Onwards, De Certeau adds to his theory with Walking in the City. We look at a map of a city and assume top view. This viewpoint from above is a fiction, originally from Renaissance painters who "represented the city as seen in a perspective that no eye had yet enjoyed" (pg. 92). The construction which has emerged from that period and carried through Modernity has been that of a celestial eye, a god-like eye. This view does not correspond to the actual lived experience of the city. For the author, the ordinary citizens of a city live "below the thresholds at which visibility begins". Walking is the procedure which produces true maps of London “... walking is ‘an elementary form of this experience of the city’ and integral to this experience are walkers, whose bodies follow the thicks and thins of an urban 'text' they write without being able to read it" ( pg. 93). Walking in the city also deals with how the pedestrians shape the city not the city shaping them, well, it does though that is interchangeable or perhaps the same. ( Their identity is anonymous.

Taking the case further for walking in the city, Marc Auge interprets "place" as merely a collection of inanimate elements "coexisting in a certain order" ."Space" is brought into existence by a human body moving across and through this "place". Pedestrians transform a street into a space (Auge, pg. 80).” “The preconditions of social space have their own particular way of enduring and remaining actual within that space.
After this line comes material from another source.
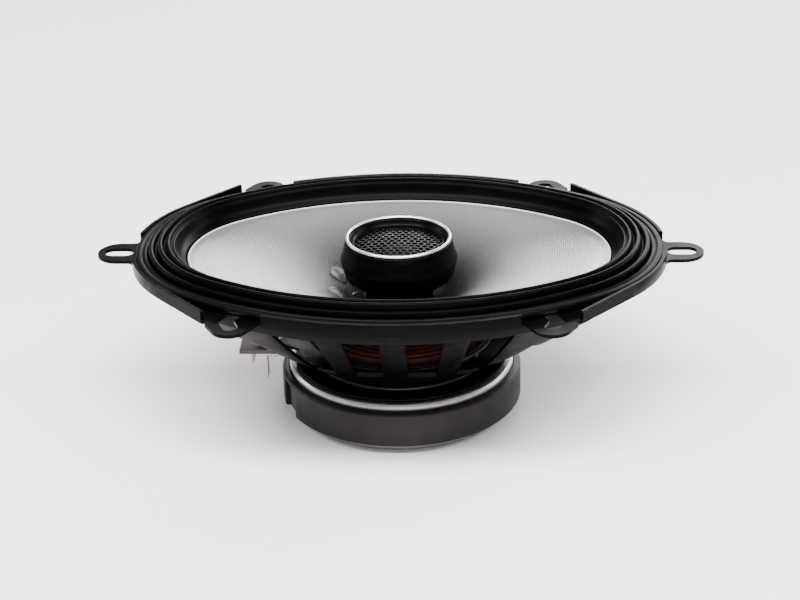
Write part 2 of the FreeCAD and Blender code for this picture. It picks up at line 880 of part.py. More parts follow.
def make_magnet_boot():
    """A rubber band round the magnet with a lip over each of its edges and one notch."""
    body = new_body("magnet_boot")
    outer = cell("boot_radius")
    magnet = cell("magnet_radius")
    low, high = cell("back_plate_height") - 0.8, cell("boot_top")
    plate = cell("top_plate_radius")
    inner = cell("back_plate_radius") + 0.1
    outline = [
        (inner, low),
        (outer - 0.6, low),
        (outer, low + 0.6),
        (outer, high - 0.9),
        (outer - 0.9, high),
        (plate, high),
        (plate, cell("magnet_top")),
        (magnet, cell("magnet_top")),
        (magnet, cell("back_plate_height")),
        (inner, cell("back_plate_height")),
    ]
    turn(body, "band", outline)
    start, finish = NOTCH_ANGLES
    floor, outside = magnet, outer + 3.3
    corners = []
    for angle, reach in ((start, floor), (start, outside), (finish, outside), (finish, floor)):
        corners.append((reach * math.cos(math.radians(angle)), reach * math.sin(math.radians(angle))))
    cut(body, "notch", lambda sketch: draw(sketch, corners), high - 1.6, 14)
    return body


# --- tweeter --------------------------------------------------------------------------------------


SCREW_RADIUS = 2.4
SCREW_HEAD_RADIUS = 4.6


def make_post():
    """The moulded post that stands on the pole and carries the tweeter."""
    post = cell("post_radius")
    floor = cell("barrel_floor")
    foot = cell("pole_top")
    bore, hollow = SCREW_RADIUS, 5.2
    outline = [(bore, foot), (post, foot), (post, floor), (hollow, floor), (hollow, 30.0), (bore, 27.0)]
    return turned("tweeter_post", outline)


def make_post_screw():
    under_head = cell("screw_seat")
    low, end = 0.6, 25.0
    outline = [
        (0, low),
        (SCREW_HEAD_RADIUS - 1.0, low),
        (SCREW_HEAD_RADIUS, low + 1.0),
        (SCREW_HEAD_RADIUS, under_head),
        (SCREW_RADIUS, under_head),
        (SCREW_RADIUS, end),
        (0, end),
    ]
    return turned("post_screw", outline)


def make_barrel():
    """The tweeter's moulded housing: a shouldered cup on the post."""
    floor = cell("barrel_floor")
    shoulder = cell("barrel_shoulder_radius")
    high = cell("barrel_shoulder_height")
    rim = cell("bezel_top") - 1.2
    outline = [
        (4.8, floor),
        (17.4, floor),
        (19.1, floor + 1.5),
        (shoulder, high - 1.0),
        (shoulder, high + 0.4),
        (shoulder - 0.5, high + 1.2),
        (18.75, rim),
        (17.2, rim),
        (17.2, 56.4),
        (16.0, 56.4),
        (16.0, floor + 1.5),
        (4.8, floor + 1.5),
    ]
    return turned("tweeter_barrel", outline)


def make_bezel():
    outer, top = cell("bezel_radius"), cell("bezel_top")
    outline = [(outer - 1.2, top - 1.2), (outer, top - 1.2), (outer, top - 0.4)]
    outline += [(outer - 0.4, top), (outer - 0.9, top), (outer - 1.2, top - 0.3)]
    return turned("tweeter_bezel", outline)


def make_grille():
    """A shallow domed screen below the bezel."""
    thick = cell("screen_sheet")
    outline = cap_corners(cell("screen_radius"), cell("screen_edge") - thick, cell("screen_rise"), thick)
    return turned("tweeter_grille", outline)


def make_tweeter_motor():
    outline = [(0, 50), (9.2, 50), (9.2, 56.3), (7.3, 56.3), (7.3, 51.4), (0, 51.4)]
    turned("tweeter_cup", outline)
    ring("tweeter_magnet", 0, 5.4, 51.4, 54.4)
    ring("tweeter_pole_plate", 0, 5.6, 54.4, 55.9)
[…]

Thus primary nature may persist, albeit in a completely acquired and false way, within 'second nature'.”(Lefebvre, pg. 229) Alas, collaborates with the argument that space and the form, in this case the walkers, interrelate with each other to give meaning yet because of preconceptions of them they then have the additional labels from previously.

Conclusively, the author has used numerous, strong evidences to support his theory. It is valuable in regards to coming to understand the social analysis over the past three centuries which served as historical points, although only in the area of which De Certeau’s has described. He couldn’t have talked about three whole centuries worth of anthropology with so many different aspects. In addition, if the text holder engages enough with the book then they may find amusement in the way De Certeau discreetly pokes fun at the experts he decided to source. Despite that, because of the method in asserting his voice is somewhat tedious to decipher, it means that the audience he was writing for had a difficult time understanding. That poses a question that may be asked by “common” people whom may be subjected into reading this book, “will there be a translation of the translation or be made less demanding of the reader’s knowledge of applicable vocabulary?”

Auge, Marc. Non-Places: Introduction to an Anthropology of Supermodernity. Translated by John Howe. London: Verso, 1995
De Certeau, Michel. The Practice of Everyday Life. Translated by Steven F. Randall Berkeley: University of California Press, 1984.
Duranti, Alessandro. ed. Linguistic Anthropology: A Reader. Wiley, 2001
Fiske, John. Understanding Popular Culture. New York and London: Routledge, 1989.
Lefebvre, Henri. The Production of Space. Translated by Donald Nicholson-Smith. Ed. Anthropos English, 1991.